When accounting software usually helps

Software is not automatically "better" — it is better when it removes repeatable manual work or meets a compliance requirement your spreadsheet cannot handle easily.

  • Bank feeds save time and reduce manual copy-paste errors.
  • You need VAT-ready records or Making Tax Digital filing support (MTD for Income Tax began April 2026 for many sole traders).
  • Multiple income streams, contractors, or reimbursable expenses make rows hard to track.
  • You want your bookkeeper to log in directly instead of emailing files back and forth.

→ What to look for in accounting software (UK sole traders)

The hybrid phase (common and fine)

Plenty of small businesses keep a spreadsheet for cashflow forecasting while using software for invoicing or VAT records. You do not need a single tool to do everything on day one. Match each tool to the job: visibility, invoicing, or year-end records.

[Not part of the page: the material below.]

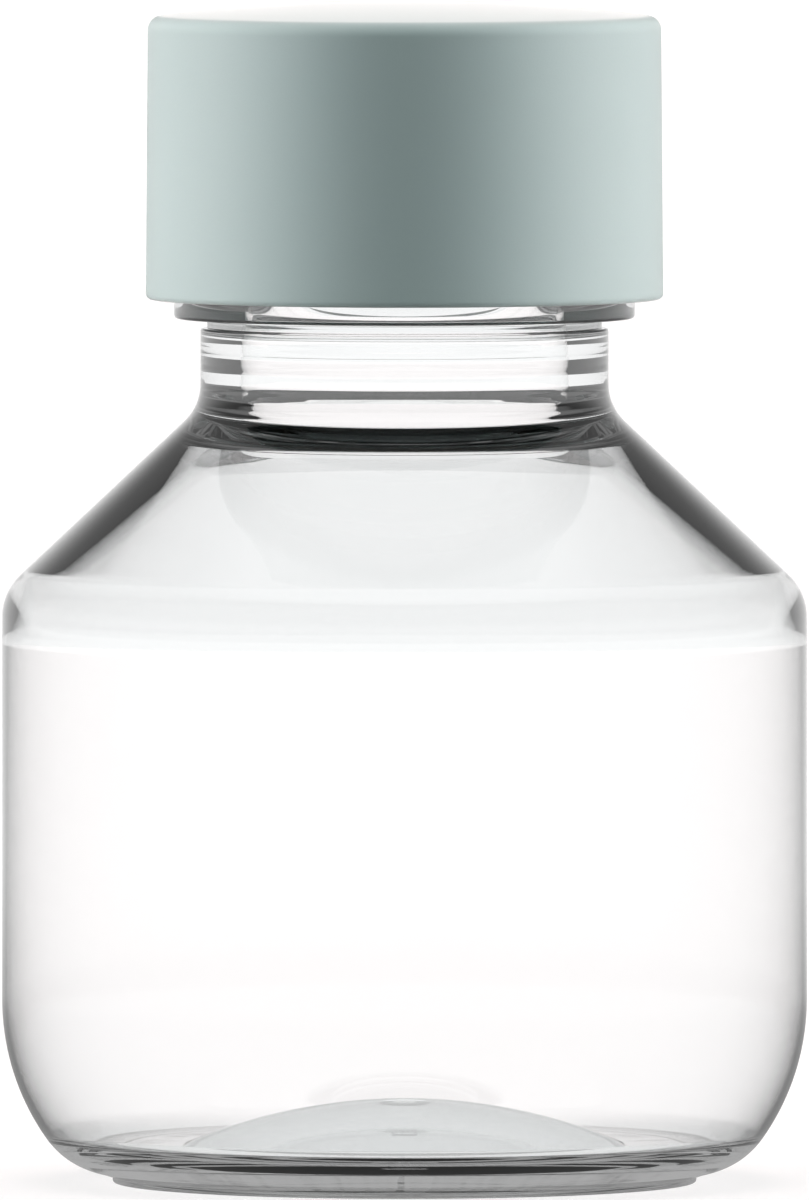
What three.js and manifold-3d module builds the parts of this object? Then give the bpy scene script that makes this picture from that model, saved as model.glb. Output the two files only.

→ What to look for in invoicing tools · Budgeting tools guide

Before you switch from spreadsheet to software

  1. Step 1

    Export a sample month from your spreadsheet — can you recreate it in the trial account?

  2. Step 2

    Check bank feed support for your UK bank before you cancel the spreadsheet workflow.

  3. Step 3

    Confirm pricing after free-tier limits (transactions, users, reports).

  4. Step 4

    Agree with your accountant which categories and reports they need.

  5. Step 5

    Keep a backup export of historical spreadsheet data before you stop updating it.